For this edition, five projects once again emerged, this year entirely dedicated to ‘moving image’. During the school year, each selected group will work together and share their ideas, wishes, and knowledge around social issues and the future. They will build an artistic project together in the course of that process.

You will be able to discover the result at a two-day film festival in May 2024.

The projects

1. A Castle Made of Sand

Artist Vincen Beeckman and Fedasil engage around migration in the urban and European context. The project gives a voice to a group of unaccompanied minors, mainly from Afghanistan. What is their vision of Brussels, their situation, and the worlds they encounter every day? A visual and sound collage will be created from the collected images and sounds, with the idea of producing a film without interruption that brings together all these visions – between abstraction, dreams, poetry, and difficult reality. For the collages, there is additionally the possibility of using original music and songs that were recorded on location. This should add a special touch to the project and to the energy of the Petit-Château residents.

2. Hymnorama

For this project, students from the Kunsthumaniora Brussel and Collectif Mal Temperado are joining forces. They are making a docufilm entitled Hymnorama, which focuses on the reworking of one or more national anthems into a quirky, contemporary version. They see this as a metaphor to reflect on the alarming and uncertain future. They want to show the power, influence, or inspiration that national anthems have – or no longer have – and question where this urge to mark out territory through music comes from. The film will reflect on identity, nationality, and the sense and nonsense of borders. They also create a Next Generation anthem, reflecting their ideas about the world of tomorrow.
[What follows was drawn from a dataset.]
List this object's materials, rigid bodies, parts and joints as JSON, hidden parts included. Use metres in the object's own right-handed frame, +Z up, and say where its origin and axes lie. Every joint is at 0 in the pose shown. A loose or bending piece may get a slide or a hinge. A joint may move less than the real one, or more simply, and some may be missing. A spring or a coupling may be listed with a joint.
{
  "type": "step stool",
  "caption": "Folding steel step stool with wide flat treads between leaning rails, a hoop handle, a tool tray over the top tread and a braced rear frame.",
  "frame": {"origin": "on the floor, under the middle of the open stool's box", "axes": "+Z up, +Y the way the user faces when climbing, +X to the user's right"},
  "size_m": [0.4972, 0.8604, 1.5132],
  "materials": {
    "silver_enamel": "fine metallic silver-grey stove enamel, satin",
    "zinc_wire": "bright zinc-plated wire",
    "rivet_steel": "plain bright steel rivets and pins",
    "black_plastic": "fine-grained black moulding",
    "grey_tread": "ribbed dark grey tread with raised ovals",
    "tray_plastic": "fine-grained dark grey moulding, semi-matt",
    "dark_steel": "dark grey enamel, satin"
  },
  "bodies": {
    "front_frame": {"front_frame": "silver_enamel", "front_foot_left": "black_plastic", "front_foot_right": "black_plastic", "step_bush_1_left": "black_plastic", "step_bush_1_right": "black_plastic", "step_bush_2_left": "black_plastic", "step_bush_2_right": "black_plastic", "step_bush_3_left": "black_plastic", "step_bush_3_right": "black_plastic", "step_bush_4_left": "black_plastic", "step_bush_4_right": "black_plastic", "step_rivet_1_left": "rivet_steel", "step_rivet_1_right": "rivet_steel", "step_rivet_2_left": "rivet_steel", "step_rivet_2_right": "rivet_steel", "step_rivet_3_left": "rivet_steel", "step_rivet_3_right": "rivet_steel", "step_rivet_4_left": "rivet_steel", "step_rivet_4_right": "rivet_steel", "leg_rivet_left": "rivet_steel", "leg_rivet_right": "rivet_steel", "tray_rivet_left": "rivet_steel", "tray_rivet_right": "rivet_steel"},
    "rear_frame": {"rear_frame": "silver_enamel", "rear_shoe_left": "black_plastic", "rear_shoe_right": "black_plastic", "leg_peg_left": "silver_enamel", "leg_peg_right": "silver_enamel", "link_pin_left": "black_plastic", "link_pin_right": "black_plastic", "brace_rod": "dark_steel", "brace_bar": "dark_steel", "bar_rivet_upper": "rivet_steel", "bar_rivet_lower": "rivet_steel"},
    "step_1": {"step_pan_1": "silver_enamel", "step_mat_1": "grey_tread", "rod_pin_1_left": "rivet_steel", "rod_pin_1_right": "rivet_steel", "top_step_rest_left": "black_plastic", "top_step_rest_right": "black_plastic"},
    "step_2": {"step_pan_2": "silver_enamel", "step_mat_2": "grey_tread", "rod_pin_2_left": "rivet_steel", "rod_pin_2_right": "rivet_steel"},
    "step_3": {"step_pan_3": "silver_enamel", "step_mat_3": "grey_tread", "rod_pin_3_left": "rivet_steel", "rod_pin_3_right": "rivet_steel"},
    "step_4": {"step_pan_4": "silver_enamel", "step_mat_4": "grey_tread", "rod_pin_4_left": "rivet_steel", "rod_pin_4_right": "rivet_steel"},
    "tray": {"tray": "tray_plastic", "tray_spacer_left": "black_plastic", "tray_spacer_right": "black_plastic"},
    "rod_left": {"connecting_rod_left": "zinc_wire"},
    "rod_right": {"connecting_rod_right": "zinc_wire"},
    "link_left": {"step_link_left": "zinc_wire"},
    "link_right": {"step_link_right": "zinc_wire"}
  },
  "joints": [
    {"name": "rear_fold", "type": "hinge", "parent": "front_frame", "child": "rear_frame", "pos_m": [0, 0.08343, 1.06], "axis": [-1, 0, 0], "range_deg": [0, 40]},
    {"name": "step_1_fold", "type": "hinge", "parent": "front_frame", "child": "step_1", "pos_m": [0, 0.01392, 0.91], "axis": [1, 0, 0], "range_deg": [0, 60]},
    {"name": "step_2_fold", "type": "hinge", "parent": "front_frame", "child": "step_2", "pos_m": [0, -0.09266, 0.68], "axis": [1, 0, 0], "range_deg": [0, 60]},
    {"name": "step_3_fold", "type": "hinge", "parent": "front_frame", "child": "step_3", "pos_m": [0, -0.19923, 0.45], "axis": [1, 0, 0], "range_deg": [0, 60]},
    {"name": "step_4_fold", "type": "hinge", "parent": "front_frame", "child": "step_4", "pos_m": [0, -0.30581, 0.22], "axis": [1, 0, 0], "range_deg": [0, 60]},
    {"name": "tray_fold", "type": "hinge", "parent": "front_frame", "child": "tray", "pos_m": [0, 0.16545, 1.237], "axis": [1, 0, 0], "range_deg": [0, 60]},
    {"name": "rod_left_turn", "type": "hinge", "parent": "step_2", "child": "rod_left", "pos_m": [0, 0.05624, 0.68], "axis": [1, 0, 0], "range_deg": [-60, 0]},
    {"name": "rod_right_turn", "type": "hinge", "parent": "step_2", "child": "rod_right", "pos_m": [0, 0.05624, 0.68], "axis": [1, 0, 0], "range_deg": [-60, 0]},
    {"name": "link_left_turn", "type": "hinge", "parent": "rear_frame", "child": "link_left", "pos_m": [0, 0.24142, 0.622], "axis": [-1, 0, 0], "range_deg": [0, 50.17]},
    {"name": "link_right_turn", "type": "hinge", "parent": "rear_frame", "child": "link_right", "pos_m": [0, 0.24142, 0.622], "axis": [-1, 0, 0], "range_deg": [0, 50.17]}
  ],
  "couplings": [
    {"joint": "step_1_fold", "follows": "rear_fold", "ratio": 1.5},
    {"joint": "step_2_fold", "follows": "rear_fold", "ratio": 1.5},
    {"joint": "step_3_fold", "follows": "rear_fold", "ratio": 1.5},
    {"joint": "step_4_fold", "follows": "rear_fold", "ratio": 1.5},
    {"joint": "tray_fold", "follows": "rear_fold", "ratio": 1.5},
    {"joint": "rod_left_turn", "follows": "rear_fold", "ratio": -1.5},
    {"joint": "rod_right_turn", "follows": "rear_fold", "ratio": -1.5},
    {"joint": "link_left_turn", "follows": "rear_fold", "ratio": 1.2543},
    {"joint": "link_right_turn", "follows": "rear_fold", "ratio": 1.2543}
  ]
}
3. Wie was ik geweest?/Who had I been?

In collaboration with Ithaka ISK, Common Frames is making a documentary mosaic narrative about the impact of one’s migration on the mental well-being of young people with immigrant status in the Netherlands. Four young people talk about their experience within the intimacy of their own home, their new home. These short stories are framed by images of the 15 young people involved in public places: at school, on public transport, in a shopping mall, at a party or festival. The process of making and displaying their work contributes to identity formation, empathy, and representation of this group of young people. In this way, the project is working towards a media landscape where everyone can participate and where everyone feels seen and heard.

4. InnerEScape

InnerEScape is an initiative of the artist collective KNEPH. Young people find their way in turbulent times. Our contemporary lifestyle has far-reaching consequences on the earth, nature, the cosmos, and on our own being and living with others. The world is in crisis. At the same time, the technological revolution requires reflection and decisiveness. Awareness raising is needed: how far do we go in using and manipulating resources and people? What choices do we make and how can we ensure a humane future? During the creation process, the recruited young people (through ‘Authentical’ and ‘Try-Out alba-Tonuso’) create inner landscapes in which they reflect on the future. This will result in InnerEScape, a poetic, experimental film.

5. Candela

Filmmaker Mariana Machado and Luca School of Arts Brussels join forces. Their film Candela, which means light, candle, or fire in Spanish, portrays the relationship between three Latin American youths and their relationship with a fourth character: the city of Brussels. As for the relationship between the first three characters, it is left to the viewer to interpret whether they are just friends or also lovers. Through a poetic and philosophical point of view, they reflect on how a fresh perspective from a foreigner can provoke new insights and inspirations for a city that is constantly changing and moving forward. The film is a metaphor for the future the young generation of immigrants believes in.